Lest I be accused of not adequately illustrating the issue, let's have a look at the basic layers required in the protection of a retail environment's Point-of-Sale activities. Just like a human body's organs, these systems are interrelated and to a large extent, interdependent. Here are the 6 risk areas that need scrutiny and vigilance:
- Legislative: Comply with Canadian privacy law
- Industry standards: Adhere to the PCI-DSS 3.0 standard
- Tech standards: Adopt EMV/Chip-and-PIN payment systems
- IT security: Employ intrusion detection technologies
- Administrative security: Conduct employee background checks
- Physical security: Deploy video surveillance & access control
By looking at it this way, it becomes painfully obvious that organizations whose security mindset is limited to thinking about the problem as purely an IT issue are entirely unprepared for the kinds of breaches we have been seeing and are likely to see in the future.
So when you read about ChewBacca, SpyEye, Zeus, BlackPOS and other emerging threats wreaking havoc on the systems and stock prices of venerable enterprises, ignore the word 'sophisticated'. Regardless of complexity, these are purpose built tools created to take advantage of known weaknesses on different layers. String together enough of these holes, and you can automate the process of exploiting a company's information assets for personal gain.

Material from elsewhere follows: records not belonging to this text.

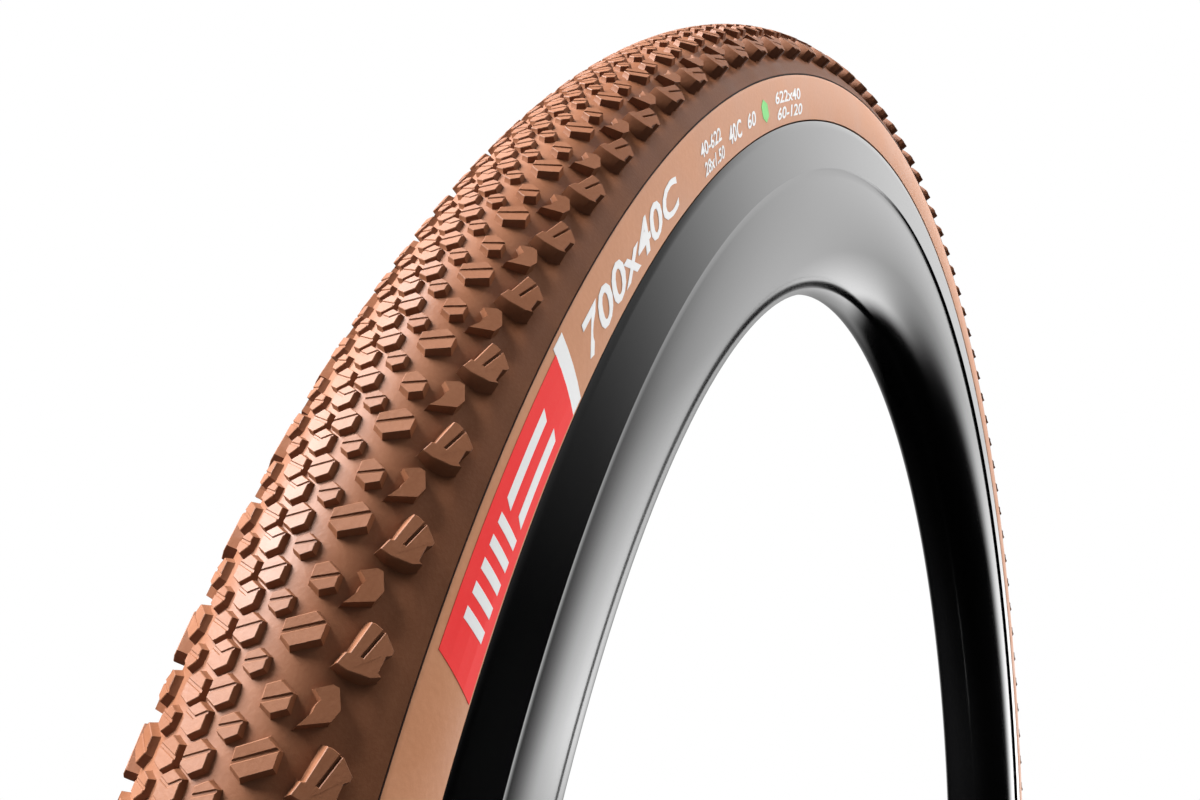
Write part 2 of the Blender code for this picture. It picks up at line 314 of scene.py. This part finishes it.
ARROW = [(-2.97, -3.56), (-1.08, -2.84), (-0.95, -2.30), (3.78, -1.08), (3.70, -0.27),
         (3.15, 1.05), (2.84, 1.49), (1.08, 3.11), (0.27, 2.97), (-0.14, 2.30), (-2.43, 2.03),
         (-2.84, 2.70), (-3.56, 1.22), (-3.51, -1.89)]


def make_tread(material):
    """The brown skin and its knobs: a row on the crown and five more on each side of it.

    A row's distance is in mm along the round envelope, its phase in degrees round the wheel. The
    long and the side hexagons take turns in one row.
    """
    angles = [TREAD_EDGE * step / 30 for step in range(-30, 31)]
    outer = [(skin_reach(a) * math.sin(a), SECTION_RADIUS + skin_reach(a) * math.cos(a))
             for a in angles]
    inner = [((skin_reach(a) - SKIN_THICKNESS) * math.sin(a),
              SECTION_RADIUS + (skin_reach(a) - SKIN_THICKNESS) * math.cos(a))
             for a in angles[::-2]]
    add_piece("tread_base", turned_ring(outer + inner, TREAD_STEPS), material,
              ["tread_cap"], sharp=30)

    centre = bmesh.new()
    add_row(centre, HEXAGON, distance=0, phase=149.09, count=SINGLE_PITCH,
            grooves=chevron_groove((1.2, 1.8), (0.9, 1.8), GROOVE_WIDTH))
    add_row(centre, HEXAGON, distance=2.4, phase=148.44, count=SINGLE_PITCH,
            grooves=straight_groove((1.2, 1.8), (0.41, 1), GROOVE_WIDTH))
    add_row(centre, INNER_HEXAGON, distance=5.5, phase=149.12, count=SINGLE_PITCH,
            grooves=straight_groove((0.97, 1.45), (0.355, 0.935), GROOVE_WIDTH))
    add_piece("knobs_centre", centre, material, ["tread_cap"], sharp=KNOB_SHARP)

    side = bmesh.new()
    add_row(side, LONG_HEXAGON, distance=9.93, phase=149.62, count=DOUBLE_PITCH,
            grooves=straight_groove((1.54, 2.7), (0.48, 0.88), -0.4))
    add_row(side, SIDE_HEXAGON, distance=9.93, phase=148.36, count=DOUBLE_PITCH,
            grooves=straight_groove((1.0, 1.8), (0.433, 0.90), 0.4))
    add_row(side, CLAW, distance=16.06, phase=148.24, count=DOUBLE_PITCH, draft=0.1,
            grooves=[CLAW_NOTCH], depth=0.6)
    add_piece("knobs_side", side, material, ["tread_cap"], sharp=KNOB_SHARP)

    shoulder = bmesh.new()
    add_row(shoulder, ARROW, distance=18.9, phase=149.64, count=DOUBLE_PITCH, draft=0.12,
            grooves=straight_groove((3.15, 1.05), (0.942, 0.335), -0.24, start=-4.6), depth=0.7)
    add_piece("knobs_shoulder", shoulder, material, ["tread_cap"],
              sharp=KNOB_SHARP)


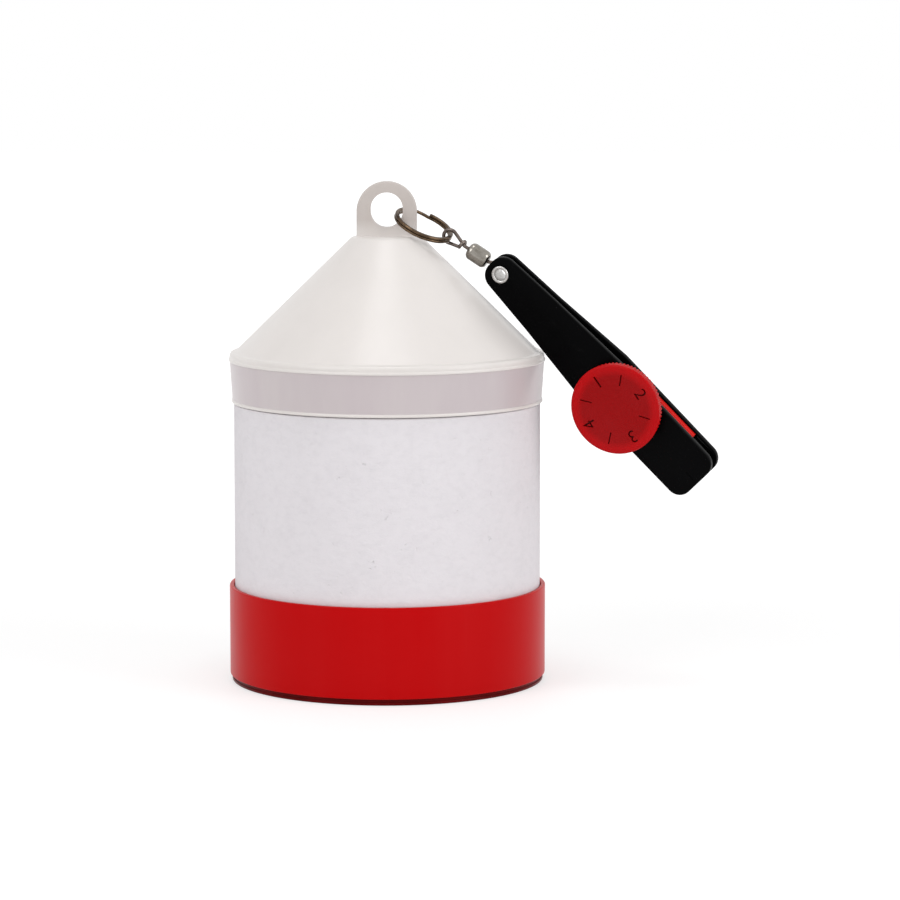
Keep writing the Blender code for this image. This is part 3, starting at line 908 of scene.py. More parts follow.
FOAM = ExpandedFoam("expanded_foam", (0.785, 0.755, 0.782), (0.60, 0.575, 0.60))
RED_MOULDING = CupPlastic(
    "red_moulding",
    (0.515, 0.0012, 0.0022),
    (0.56, 0.02, 0.02),
    roughness=0.30,
    stretch=(1, 1, 0.06),
    mottle=0.10,
    scuffs=0.14,
    gloss=0.07,
    # Painted shade in the groove round the foot.
    groove_shade=(0.10, 0.0006, 0.0008),
)
BRONZED_STEEL = WornMetal("bronzed_steel", (0.125, 0.082, 0.05), (0.028, 0.019, 0.014), 0.20, 0.7)
SWIVEL_WIRE = WornMetal("swivel_wire", (0.17, 0.14, 0.125), (0.05, 0.037, 0.033), 0.22, 0.5)
NICKEL = WornMetal("nickel_plate", (0.31, 0.29, 0.26), (0.10, 0.085, 0.065), 0.15, 0.5)
BRIGHT_STEEL = WornMetal("polished_steel", (0.56, 0.55, 0.54), (0.24, 0.22, 0.20), 0.18, 0.3)
BRASS = WornMetal("insert_brass", (0.70, 0.50, 0.20), (0.40, 0.26, 0.10), 0.30, 0.4)
GRIP_RUBBER = MouldedPlastic(
    "grip_rubber",
    (0.70, 0.010, 0.006),
    (0.50, 0.01, 0.01),
    roughness=0.55,
    grain=0.00003,
    gloss=0.2,
)


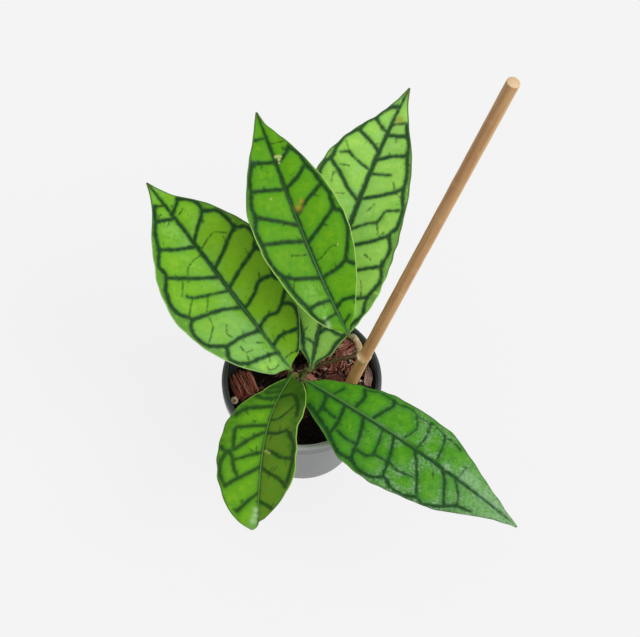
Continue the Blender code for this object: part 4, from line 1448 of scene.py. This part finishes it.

It's not rocket science, but it clearly illustrates the following: incomplete vigilance is entirely useless and complete vigilance is unrealistic. Systematic vigilance is where it's at. It is only by monitoring a standardized collection of controls at each layer that organizations can not only thwart the majority of attacks before they occur, but also cut off those 'sophisticated' attacks at the knees before they have a chance to do real damage.
How can companies achieve that kind of systematic vigilance?
That part is fairly simple: by properly implementing a proven framework of controls and having those safeguards independently verified. That kind of perspective is called risk maturity and when it comes to protecting valuable intangibles, it is the only thing that comes close to the concept of immunizing information assets against emerging threats.